Over a short period of time you can make the assumption that most individual products are relatively stable, and this is in fact what the BLS does: weights are recalculated every two years and the products in the price survey are kept constant to the extent possible.

If you have a better approach to measuring long-term inflation than the current approach of periodically adjusting your basket of goods to make sure it still reflects the expenditure patterns of consumers, I'm sure your local univerity economics department would love to hear it.

> weights are recalculated every two years and the products in the price survey are kept constant to the extent possible

Perhaps you mean that the weights follow a 2 year moving average? They clearly change significantly each year, if you look at the weights for consecutive years at your original reference.

Your overall negative tone suggests you are emotionally invested in the CPI being correct, or perhaps just seeming smart. I'm more interested in the truth. While I agree that using consumer spending surveys is superior to having bureaucrats manually pick out weights, I think the budget data should constitute less of the current (100%) weight in the index, the weights should follow a much smoother 10 year SMA, and an index of raw commodities and business expenses should account for the rest of the index. As you say, this would better reflect expected short term price stability and register deviations from the norm.

> If you have a better approach to measuring long-term inflation than the current approach of periodically adjusting your basket of goods to make sure it still reflects the expenditure patterns of consumers

Collecting the data to calculate CPI the way I suggested is a difficult solo exercise. But if you are actually interested in an alternative estimation, start by looking at the growth of SMA(3) of GDP ^ (2/5) * M2 ^ (2/3).

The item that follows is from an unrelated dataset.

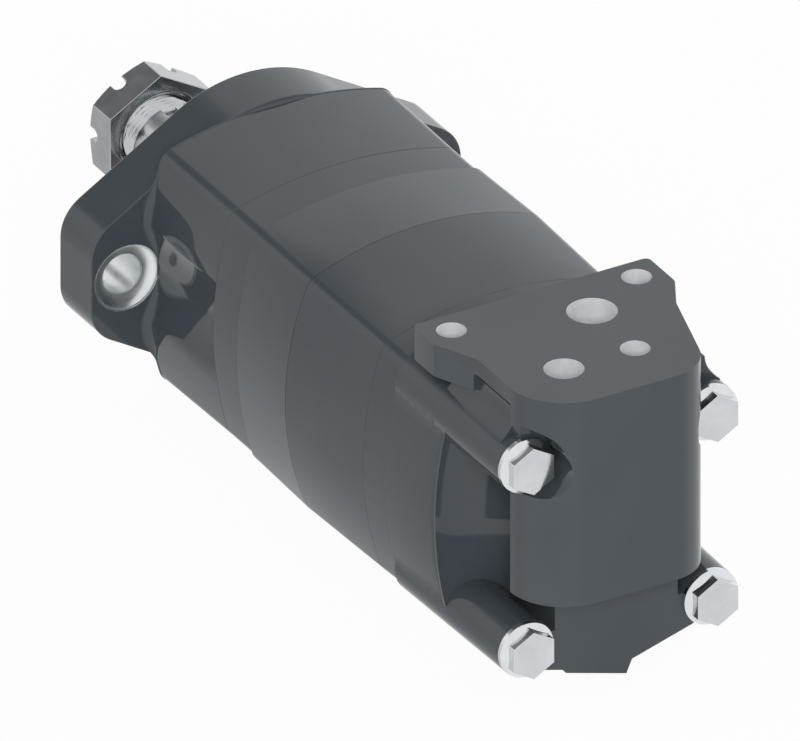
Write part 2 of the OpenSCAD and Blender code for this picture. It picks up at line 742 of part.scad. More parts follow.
module output_shaft() {
    tip = -taper_start - taper_len - thread_len;
    color(steel) laid() difference() {
        rotate_extrude() polygon([[0, tip], [thread_d / 2 - 1.5, tip], [thread_d / 2, tip + 1.5],
            [thread_d / 2, tip + thread_len], [taper_r(taper_len), tip + thread_len], [taper_r(0), -taper_start],
            [seal_d / 2, -taper_start], [seal_d / 2, z_front_bearing], [journal_d / 2, z_front_bearing],
            [journal_d / 2, z_collar], [journal_d / 2 + 3.5, z_collar], [journal_d / 2 + 3.5, z_rear_bearing],
            [journal_d / 2, z_rear_bearing], [journal_d / 2, shaft_end - 1], [journal_d / 2 - 1, shaft_end],
            [0, shaft_end]]);
        keyway();
        inner_spline(spline_r, z_link_front - spline_half - 3, shaft_end + eps);
        slab(spline_r + 2, z_link_front + spline_half + 3, shaft_end + eps);
        slab(spline_r + 2, z_link_front - spline_half - 5, z_link_front - spline_half - 2);
    }
}

module shaft_key() {
    color(dark_steel) laid() translate([-key_w / 2, key_base, -taper_start - key_gap - key_len])
        cube([key_w, key_w, key_len]);
}

// Castellated nut: slots across its far end, a chamfer there and a countersunk near face
module slotted_nut() {
    far = nut_proud - taper_start - taper_len - thread_len;
    near = far + nut_h;
    af = nut_af / 2;
    nut_edge = 0.2;
    nut_slope = 1.6;
    color(steel) laid() difference() {
        intersection() {
            translate([0, 0, far]) rotate(30) cylinder(r = af / cos(30), h = nut_h, $fn = 6);
            translate([0, 0, far]) cylinder(r1 = af - nut_edge, r2 = af - nut_edge + nut_h * nut_slope, h = nut_h);
        }
        slab(thread_d / 2 + fit, far - eps, near + eps);
        translate([0, 0, near - nut_sink])
            cylinder(r1 = thread_d / 2, r2 = thread_d / 2 + nut_sink + eps, h = nut_sink + eps);
        for (i = [0 : 2]) rotate(i * 60) {
            translate([-nut_af, -nut_slot_w / 2, far - eps])
                cube([2 * nut_af, nut_slot_w, nut_slot_depth - nut_slot_w / 2 + eps]);
            translate([-nut_af, 0, far + nut_slot_depth - nut_slot_w / 2]) rotate([0, 90, 0])
                cylinder(d = nut_slot_w, h = 2 * nut_af);
        }
    }
}

// Leaning shaft that carries the rotor's turning to the output shaft
module drive_link() {
    rear = link_len;
    color(dark_steel) laid() translate([0, 0, z_link_front]) rotate([0, link_lean, 0]) {
        outer_spline(spline_r, spline_half);
        translate([0, 0, rear]) outer_spline(spline_r, spline_half);
        slab(neck_r + 1.2, 0, rear);
        slab(nub_r, 0, rear + z_spacer - z_link_rear - nub_gap);
        translate([0, 0, spline_half]) cylinder(r1 = spline_r - 1.1, r2 = neck_r + 1.2, h = 3);
        translate([0, 0, rear - spline_half - 3]) cylinder(r1 = neck_r + 1.2, r2 = spline_r - 1.1, h = 3);
    }
}

// The path of a roller's centre, seen from the rotor, and its outward normal
function path(t) = [roller_circle_r * cos(t) - orbit_e * cos(roller_n * t),
    roller_circle_r * sin(t) - orbit_e * sin(roller_n * t)];
function path_normal(t) = let (dx = -roller_circle_r * sin(t) + roller_n * orbit_e * sin(roller_n * t),
    dy = roller_circle_r * cos(t) - roller_n * orbit_e * cos(roller_n * t), l = norm([dx, dy])) [dy / l, -dx / l];

// The rotor's outline stays a roller's radius inside that path
module rotor_2d() {
    steps = 216;
    inset = roller_r + rotor_gap;
    polygon([for (i = [0 : steps - 1]) let (t = i * 360 / steps) path(t) - inset * path_normal(t)]);
}

module rotor() {
    color(steel) laid() translate([orbit_e, 0, 0]) difference() {
        translate([0, 0, z_geroler + end_gap]) linear_extrude(geroler_t - 2 * end_gap) rotor_2d();
        inner_spline(spline_r, z_geroler - eps, z_ridge + eps);
    }
}

// Roller number i of the geroler, counted from +X
module geroler_roller(i) {
    color(steel) laid() translate(roller_at(i - 1)) slab(roller_r, z_geroler + end_gap, z_ridge - end_gap);
}

// Disc between the two drives, at the rotor's centre
module drive_spacer() {
    color(dark_steel) laid() translate([orbit_e, 0, 0]) slab(8.5, z_spacer, z_spacer + spacer_t);
}

// Leaning shaft that turns the disc valve with the rotor
module valve_drive() {
    nose = z_drive_front - z_spacer - spacer_t - nub_gap;
    color(dark_steel) laid() translate([orbit_e, 0, z_drive_front]) rotate([0, -drive_lean, 0]) {
        outer_spline(spline_r, valve_spline_half);
        slab(nub_r, -nose, 0);
        slab(neck_r - 1.5, 0, drive_len);
        translate([0, 0, drive_len]) outer_spline(valve_spline_r, valve_spline_half);
    }
}

// Rotating valve: slots open by turns to its outer edge and to its middle
module disc_valve() {
    slot_w = 5;
    slot_d = 7;
    color(bronze) laid() difference() {
        slab(disc_r, z_disc, z_disc + disc_t);
        inner_spline(valve_spline_r, z_disc - eps, z_disc + disc_t + eps);
        slab(through_r, z_disc - eps, z_disc + 4);
        for (i = [0 : lobe_n - 1]) rotate(i * 360 / lobe_n) {
            translate([chamber_port_at - chamber_port_r, -slot_w / 2, z_disc - eps]) cube([disc_r, slot_w, slot_d]);
            rotate(180 / lobe_n) translate([16, -slot_w / 2, z_disc - eps])
                cube([chamber_port_at + chamber_port_r - 1.5 - 16, slot_w, slot_d]);
            rotate(180 / lobe_n) translate([17.5, 0, z_disc]) cylinder(r = 2.2, h = disc_t + eps);
        }
    }
}

// Stationary ring that the springs press against the back of the disc valve
module balance_ring() {
    color(bronze) laid() difference() {
        union() {
            slab(balance_r + 4, z_balance, z_balance + balance_flange_t);
            slab(balance_r, z_balance, z_spring);
        }
        slab(through_r + 3, z_balance - eps, z_spring + eps);
        translate([0, 0, z_spring - 4]) difference() {
            cylinder(r = balance_r + 1, h = 2);
            translate([0, 0, -eps]) cylinder(r = balance_r - 1.5, h = 2 + 2 * eps);
        }
    }
}

// Seal ring in the balance ring's groove
module balance_seals() {
    color(rubber_black) laid() translate([0, 0, z_spring - 4 + fit]) difference() {
        cylinder(r = balance_r, h = 2 - 2 * fit);
        translate([0, 0, -eps]) cylinder(r = balance_r - 1.5 + fit, h = 3);
    }
}

// Disc spring behind the balance ring
module balance_spring() {
    color(dark_steel) laid() translate([0, 0, z_spring + 0.1]) rotate_extrude()
        polygon([[balance_r - 0.5, 0], [balance_r - 0.5, spring_t], [inner_chamber_r + 1.4, spring_h],
            [inner_chamber_r + 1.4, spring_h - spring_t]]);
}

front_housing();
wear_plate();
geroler_ring();
channel_plate();
valve_plate();
valve_housing();
tie_bolts();
body_seals();
dust_seal();
shaft_seal();
seal_snap_ring();
front_bearing_cup();
front_bearing_cone();
front_bearing_rollers();
front_bearing_cage();
rear_bearing_cup();
rear_bearing_cone();
rear_bearing_rollers();
rear_bearing_cage();
output_shaft();
shaft_key();
slotted_nut();
drive_link();
rotor();
geroler_roller(1);  // roller_1
geroler_roller(2);  // roller_2
geroler_roller(3);  // roller_3
geroler_roller(4);  // roller_4
geroler_roller(5);  // roller_5
geroler_roller(6);  // roller_6
geroler_roller(7);  // roller_7
drive_spacer();
valve_drive();
disc_valve();
balance_ring();
balance_seals();
balance_spring();
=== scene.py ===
"""Orbital hydraulic motor: the finish of every part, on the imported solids, in metres.

The motor's axis is Y. The mounting face is at y = 0, the shaft points along +Y, the ports face +Z.
"""

import json
import math

import bmesh
import bpy
import numpy as np
from mathutils import Matrix, Vector


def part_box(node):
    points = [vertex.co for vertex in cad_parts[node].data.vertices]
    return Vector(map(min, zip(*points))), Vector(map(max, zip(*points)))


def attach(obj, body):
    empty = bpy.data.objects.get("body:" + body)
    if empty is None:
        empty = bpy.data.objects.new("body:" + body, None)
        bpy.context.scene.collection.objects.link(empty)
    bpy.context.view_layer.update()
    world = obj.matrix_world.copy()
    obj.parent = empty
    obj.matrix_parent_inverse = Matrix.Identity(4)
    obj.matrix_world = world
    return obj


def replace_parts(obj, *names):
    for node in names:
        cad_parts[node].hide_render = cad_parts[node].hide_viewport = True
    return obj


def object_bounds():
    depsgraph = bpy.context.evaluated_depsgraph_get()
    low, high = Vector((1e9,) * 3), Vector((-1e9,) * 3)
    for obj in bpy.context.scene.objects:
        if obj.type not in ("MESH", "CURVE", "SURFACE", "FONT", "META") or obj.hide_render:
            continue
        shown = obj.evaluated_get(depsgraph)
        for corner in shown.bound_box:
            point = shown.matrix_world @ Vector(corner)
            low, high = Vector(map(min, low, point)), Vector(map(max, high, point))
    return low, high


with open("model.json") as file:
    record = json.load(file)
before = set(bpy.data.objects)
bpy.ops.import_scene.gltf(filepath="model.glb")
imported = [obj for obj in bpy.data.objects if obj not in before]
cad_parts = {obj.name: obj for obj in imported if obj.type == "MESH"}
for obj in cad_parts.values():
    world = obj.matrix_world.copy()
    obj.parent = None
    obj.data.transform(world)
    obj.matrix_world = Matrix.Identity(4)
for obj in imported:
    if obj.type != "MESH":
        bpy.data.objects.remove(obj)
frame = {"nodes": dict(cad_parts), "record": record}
cad_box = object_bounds()
nodes = frame["nodes"]
scene = bpy.context.scene
MM = 0.001
TAU = 2 * math.pi

# Camera
# The photograph is a parallel view from behind, 30 degrees up and 30 degrees to the left
TURN = math.radians(30)
RISE = math.radians(30)
VIEW_RIGHT = Vector((math.cos(TURN), -math.sin(TURN), 0))
VIEW_UP = Vector((math.sin(RISE) * math.sin(TURN), math.sin(RISE) * math.cos(TURN), math.cos(RISE)))
VIEW_BACK = VIEW_RIGHT.cross(VIEW_UP)
VIEW_CENTRE = Vector((28.8, -45.6, -43.5)) * MM
VIEW_WIDTH = 0.246154
VIEW_DEPTH = 10

camera_data = bpy.data.cameras.new("camera")
camera_data.type = "ORTHO"
camera_data.ortho_scale = VIEW_WIDTH
camera_data.clip_end = VIEW_DEPTH
camera = bpy.data.objects.new("camera", camera_data)
look = Matrix((VIEW_RIGHT, VIEW_UP, VIEW_BACK)).transposed().to_4x4()
camera.matrix_world = Matrix.Translation(VIEW_CENTRE + VIEW_BACK) @ look
scene.collection.objects.link(camera)
scene.camera = camera
scene.view_settings.view_transform = "Standard"


# Materials
def linear(hex_colour):
    """Turns an sRGB hex colour into linear red, green, blue and alpha."""
    parts = np.array([int(hex_colour[i : i + 2], 16) for i in (1, 3, 5)]) / 255
    parts = np.where(parts <= 0.04045, parts / 12.92, ((parts + 0.055) / 1.055) ** 2.4)
    return (*parts, 1.0)


def dimmed(hex_colour, share):
    """A colour with that share of its light."""
    return (*(share * part for part in linear(hex_colour)[:3]), 1.0)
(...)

This is the baseline growth heuristic I have been using to consider one to be keeping up with inflation.

Further recommended reading: https://www.lynalden.com/inflation/

> Perhaps you mean that the weights follow a 2 year moving average?

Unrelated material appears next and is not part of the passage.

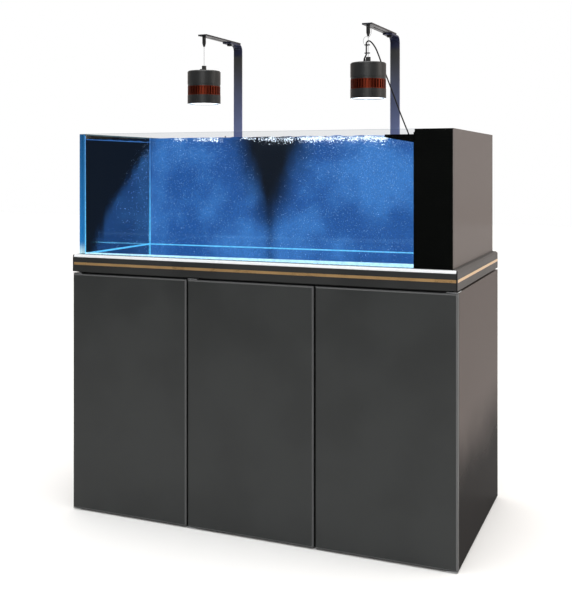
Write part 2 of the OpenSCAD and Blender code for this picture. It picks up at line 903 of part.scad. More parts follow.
// A small round plug that lies beside the coil, with its tail in the outer turn
module cord_plug() {
    tail_y = coil_y + coil_d / 2 + cord_d;
    color("black") translate([coil_x, tail_y, plug_r]) rotate([0, 90, 0]) rotate_extrude()
        polygon([
            [0, 0], [2.3, 0], [3.6, 20], [plug_r, 22], [plug_r, 44], [4, 46],
            [2.75, 46], [2.75, 56], [0, 56]
        ]);
}

foot_glides();
base_panel();
left_side_panel();
right_side_panel();
partition_panels();
back_panel();
deck_panel();
spacer_strips();
pivot_plates();
latch_housings();
left_door();
middle_door();
right_door();
left_plunger();
middle_plunger();
right_plunger();
front_rail();
side_and_back_rails();
corner_beads();
gold_trim();
front_edge_trim();
support_board();
foam_mat();
bottom_glass();
front_glass();
left_glass();
back_glass();
right_glass();
back_film();
column_front_panel();
column_side_panel();
weir_panel();
filter_baffles();
filter_basket();
filter_foam();
return_pump();
return_pipe();
bracket_1();
clamp_screw_1();
arm_1();
lock_screw_1();
gripper_1();
wire_1();
lamp_housing_1();
fin_ring_1();
lens_1();
bracket_2();
clamp_screw_2();
arm_2();
lock_screw_2();
gripper_2();
wire_2();
lamp_housing_2();
fin_ring_2();
lens_2();
cord_clips();
lamp_lead();
lamp_cord();
cord_coil();
cord_plug();
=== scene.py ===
"""Looks of a rimless aquarium with a filter column on a three-door cabinet, and two hanging lamps."""

import math

import bpy
import numpy as np
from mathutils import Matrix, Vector


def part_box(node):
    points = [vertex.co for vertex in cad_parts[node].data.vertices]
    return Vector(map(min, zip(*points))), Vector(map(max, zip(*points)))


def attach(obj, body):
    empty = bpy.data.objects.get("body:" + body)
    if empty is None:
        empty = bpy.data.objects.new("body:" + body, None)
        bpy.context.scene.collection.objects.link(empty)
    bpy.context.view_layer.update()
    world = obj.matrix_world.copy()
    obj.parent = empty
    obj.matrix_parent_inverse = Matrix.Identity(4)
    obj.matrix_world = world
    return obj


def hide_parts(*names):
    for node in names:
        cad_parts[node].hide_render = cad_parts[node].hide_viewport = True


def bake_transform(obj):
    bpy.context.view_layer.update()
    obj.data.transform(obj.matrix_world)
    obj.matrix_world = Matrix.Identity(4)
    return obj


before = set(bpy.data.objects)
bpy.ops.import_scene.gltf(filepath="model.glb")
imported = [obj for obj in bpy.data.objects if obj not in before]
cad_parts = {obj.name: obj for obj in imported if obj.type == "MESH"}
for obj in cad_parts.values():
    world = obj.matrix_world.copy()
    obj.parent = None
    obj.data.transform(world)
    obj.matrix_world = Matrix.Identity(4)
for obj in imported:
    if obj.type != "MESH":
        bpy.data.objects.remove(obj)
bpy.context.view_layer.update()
scene = bpy.context.scene
MM = 0.001
SILICONE_HOLLOW = 0.72  # how deep a wiped bead is hollowed, as a share of its size


# ---------- places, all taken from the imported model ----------

def low(node):
    """Lowest corner of a node's box."""
    return np.array(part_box(node)[0])


def high(node):
    """Highest corner of a node's box."""
    return np.array(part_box(node)[1])


wall_left = high("left_glass")[0]
wall_front = high("front_glass")[1]
wall_back = low("back_glass")[1]
tank_floor = high("bottom_glass")[2]
rim = high("front_glass")[2]
weir_face = low("column_front_panel")[0] - 6 * MM
water_level = rim - 16 * MM
lamp_axis = {n: (low(f"wire_{n}") + high(f"wire_{n}"))[:2] / 2 for n in (1, 2)}


# ---------- camera ----------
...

No, I mean what I said. The weights used for CPI calculations are updated every two years. In between they are constant.

The BLS also updates weights more often based on estimates of consumer behavior (rather than surveys), which are used for C-CPI calculations. The published annual weights include these updated (estimated) weights for the inbetween years.

> Your overall negative tone suggests you are emotionally invested in the CPI being correct, or perhaps just seeming smart. I'm more interested in the truth.

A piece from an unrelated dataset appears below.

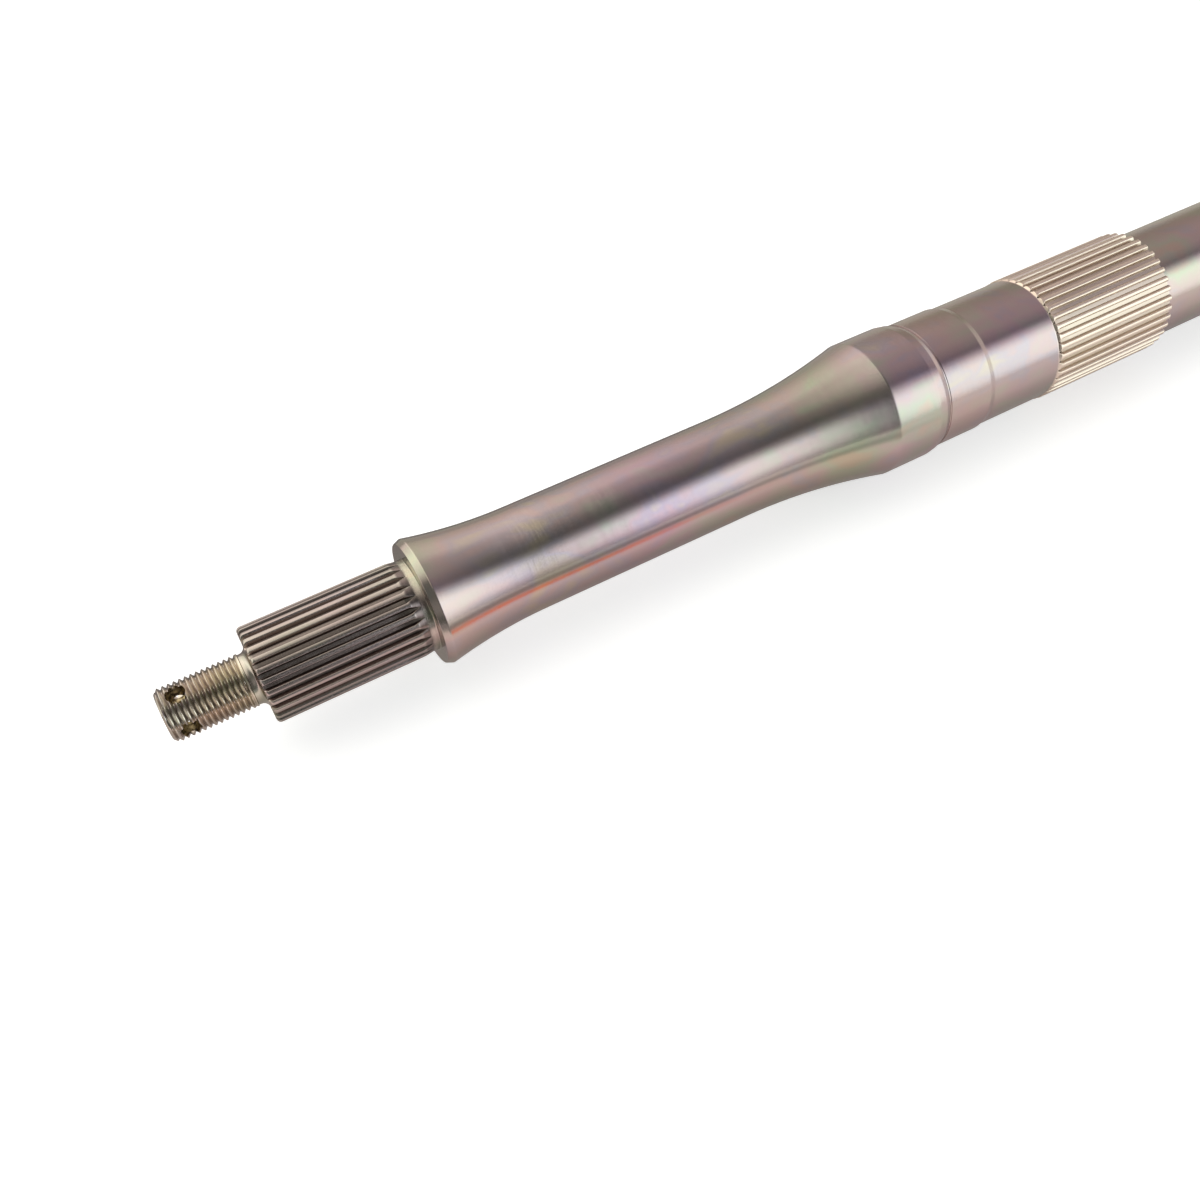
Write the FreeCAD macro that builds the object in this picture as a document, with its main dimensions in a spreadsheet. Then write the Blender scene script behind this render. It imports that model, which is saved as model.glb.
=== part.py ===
import FreeCAD, Part
import Sketcher
import math
import os

# Rear axle shaft of a sport quad, turned from one bar of steel.
# The shaft lies along X with its middle at the origin. One cotter hole of each end is upright,
# and the first tooth of every spline points straight down, so that a gap points up.
# Inside the body, stations are measured from the near end face, towards +X.

# Driving sizes, in millimetres: name, value, what it is
SIZES = [
    ("overall_length", 880.0, "end face to end face"),
    ("thread_diameter", 14.3, "outside diameter of the threaded stubs"),
    ("thread_length", 21.4, "threaded part of a stub"),
    ("end_chamfer", 1.1, "chamfer of each end face"),
    ("stub_length", 23.7, "end face to the front of the hub spline"),
    ("neck_diameter", 13.6, "plain neck behind the thread"),
    ("neck_cone", 0.8, "small cone from the neck into the front of the hub spline"),
    ("cotter_diameter", 5.0, "crossed cotter pin holes"),
    ("cotter_station", 4.9, "end face to the centre of the cotter holes"),
    ("hub_diameter", 26.0, "over the teeth of the hub splines"),
    ("hub_length", 44.5, "front of the hub spline to the face behind it"),
    ("hub_teeth", 27, "teeth of each hub spline"),
    ("hub_depth", 1.25, "depth of its gaps"),
    ("hub_crest", 1.35, "width of a tooth at its crest"),
    ("hub_base", 2.2, "width of a tooth at its foot"),
    ("hub_entry", 1.2, "front edge of the teeth, rounded off in two bevels"),
    ("hub_runout_radius", 3.3, "floor of a gap curving out at its closed end, in two slopes"),
    ("hub_taper", 2.2, "the crests tapering down to the ring"),
    ("hub_ring_diameter", 25.4, "plain ring between the teeth and the face"),
    ("hub_ring_length", 2.0, "length of that ring"),
    ("collar_face_diameter", 33.6, "flat face that the wheel hub seats on"),
    ("collar_diameter", 35.2, "rim of the collar"),
    ("collar_edge", 1.85, "length of the sloping edge round the face"),
    ("waist_diameter", 29.4, "the slender part of the hourglass"),
    ("collar_flare_radius", 142.0, "hollow curve from the collar to the waist"),
    ("shoulder_flare_radius", 205.0, "hollow curve from the waist to the shoulder"),
    ("hourglass_length", 138.9, "rim of the collar to the start of the shoulder"),
    ("shoulder_diameter", 40.5, "shoulder that stops the sprocket hub"),
    ("shoulder_length", 14.2, "its cylindrical part"),
    ("shoulder_slope_length", 2.6, "first, gentle slope off the shoulder"),
    ("shoulder_slope_drop", 0.45, "how far that slope falls"),
    ("shoulder_step_length", 1.6, "second, steeper slope down to the relief"),
    ("relief_width", 0.5, "narrow grinding relief behind the shoulder"),
    ("relief_depth", 0.25, "its depth below the pilot seat"),
    ("pilot_diameter", 38.5, "seat that centres the sprocket hub"),
    ("pilot_length", 14.5, "length of that seat"),
    ("pilot_lead", 1.85, "slope from the seat down to the land"),
    ("sprocket_diameter", 38.4, "over the teeth of the sprocket spline"),
    ("sprocket_length", 45.5, "length of the teeth"),
    ("sprocket_teeth", 39, "teeth of the sprocket spline"),
    ("sprocket_depth", 1.15, "depth of its gaps"),
    ("sprocket_crest", 1.3, "width of a tooth at its crest"),
    ("sprocket_base", 2.25, "width of a tooth at its foot"),
    ("sprocket_entry", 0.5, "bevelled edge at the open end of the teeth"),
    ("sprocket_runout_radius", 1.6, "floor of a gap rising at its closed end"),
    ("sprocket_taper", 0.8, "the crests tapering down to the land"),
    ("sprocket_ring_diameter", 37.6, "plain land before the sprocket spline"),
    ("sprocket_ring_length", 24.4, "length of that land"),
    ("shaft_diameter", 34.0, "plain main shaft"),
    ("far_chamfer", 1.0, "edge of the shaft's face behind the far hub spline"),
]

# Cuts and joints reach this far past the surfaces that they work on
CLEAR = 0.3
# The cutter that finishes a row of teeth starts this far ahead of them
AHEAD = 1.0
# An edge is found by its station and radius to this tolerance
SAME_EDGE = 1e-4

# The splines whose rounds are large enough to take two slopes each
TWO_SLOPES = ("hub",)

# The stretches with teeth: name, its spline, the open front, the face behind, and
# 1 where the teeth run from the front towards +X or -1 where they run towards -X
TOOTHED = [
    ("near_hub", "hub", "stub_length", "stub_length + hub_length", 1),
    ("far_hub", "hub", "overall_length - stub_length",
     "overall_length - stub_length - hub_length", -1),
    ("sprocket", "sprocket", "land_start + sprocket_ring_length + sprocket_length",
     "land_start", -1),
]

# Sizes that follow from the driving ones, as formulas of the sheet
STATIONS = [
    ("near_end", "0"),
    ("near_thread_end", "thread_length"),
    ("near_cotter", "cotter_station"),
    ("far_end", "overall_length"),
    ("far_thread_end", "overall_length - thread_length"),
    ("far_cotter", "overall_length - cotter_station"),
    ("collar_rim", "near_hub_face + collar_edge"),
    ("waist_start", "collar_rim + collar_flare_length"),
    ("waist_end", "shoulder_start - shoulder_flare_length"),
    ("shoulder_start", "collar_rim + hourglass_length"),
    ("shoulder_end", "shoulder_start + shoulder_length"),
    ("shoulder_slope_end", "shoulder_end + shoulder_slope_length"),
    ("relief_start", "shoulder_slope_end + shoulder_step_length"),
    ("pilot_start", "relief_start + relief_width"),
    ("pilot_end", "pilot_start + pilot_length"),
    ("land_start", "pilot_end + pilot_lead"),
    ("far_chamfer_start", "far_hub_face - far_chamfer"),
]
DIAMETERS = [
    ("shoulder_slope_diameter", "shoulder_diameter - 2 * shoulder_slope_drop"),
    ("relief_diameter", "pilot_diameter - 2 * relief_depth"),
    ("far_chamfer_diameter", "shaft_diameter - 2 * far_chamfer"),
]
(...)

I have fairly low tolerance for people who go around posting things like

(1) Average price of gasoline adjusted for average price of gasoline

(2) CPI weights are secret but it's widely believed (by who?) that gasoline is a huge factor, which the government uses to manipulate inflation numbers

(3) The government is manipulating weights to smooth out the CPI

It's fairly clear that you're well out of your depth on this material.

> an index of raw commodities and business expenses should account for the rest of the index.

This would no longer be a Consumer Price Index. There are other types of indices, such as the Producer Price Index (also produced by the BLS).

> Collecting the data to calculate CPI the way I suggested is a difficult solo exercise. But if you are actually interested in an alternative estimation, start by looking at the growth of SMA(3) of GDP ^ (2/5) * M2 ^ (2/3). This is the baseline growth heuristic I have been using to consider one to be keeping up with inflation.

Looking at money supply is pretty meaningless without also looking at velocity. M2 has been going up but the velocity has been going down [1].

Besides that, the exponents add to more than one, so even ignoring the extreme dubiousness of attributing GDP increases to inflation this is going to outpace (by an exponential factor) actual inflation under normal economic regimes.

Back to this

> Your overall negative tone suggests you are emotionally invested in the CPI being correct

I can say almost the same from my point of view: you seem to be emotionally invested in CPI being flawed and/or manipulated in such a way as to intentionally underestimate true inflation. You've made a number of false or at best dubious claims in support of that position. I've tried to answer them even-handedly.

> Further recommended reading: https://www.lynalden.com/inflation/

I think I'll stick with economists whose job is to understand inflation rather than an engineer dabbling in investment advising.

[1] https://fred.stlouisfed.org/series/M2V

> Looking at money supply is pretty meaningless without also looking at velocity. M2 has been going up but the velocity has been going down [1].

Are you not aware of the GDP component of velocity?... The purpose being to incorporate economic activity/effects of growing population into M2. It seems like you're just googling as you go (mostly effectively).

You're clearly an intelligent person, and I learned some things about the BLS's process that I haven't found in previous googles. Hopefully you learned something in this thread, too. However, the slew of logical fallacies (character assassination, twice, and appeal to authority) and overall negativity are serious hindrances to intellectual discussion. Positivity and skeptical open-mindedness will go a long way if you ever want to make progress on a controversial topic.

In 1978 I could get 0.4gallon of milk and 4.8 first class stamps for the price of one gallon of gas (0.63)

I can get 1.4gallons of milk and 5.5 stamp for the price of one gallon of gas (3.04).

In summary, gasoline is more expensive now then it was in 1978 and does not match the graph.

All this really says is that there has been a ton of devaluation happening to the US dollar.
Go on...
The graph says it all. There haven’t been any technological changes in oil refining to make gas change in value. That it costs more per gallon in raw dollar terms means that the value of the dollar relative to the value of a gallon of gas has dropped massively.

Even more if you figure that today’s cars are pretty damned efficient and use way less gas than a car from the 70s, so we extract more value from a gallon of gas in terms of work performed.

No wonder Americans drive old gas-guzzler planet destroying trucks with those prices.

A US gallon of fuel costs US$7 in Denmark. Which is A Good Thing for the environment. Only very environmental conscious people would buy a non gas-guzzler with those prices (which is also exactly what the numbers show on sold cars).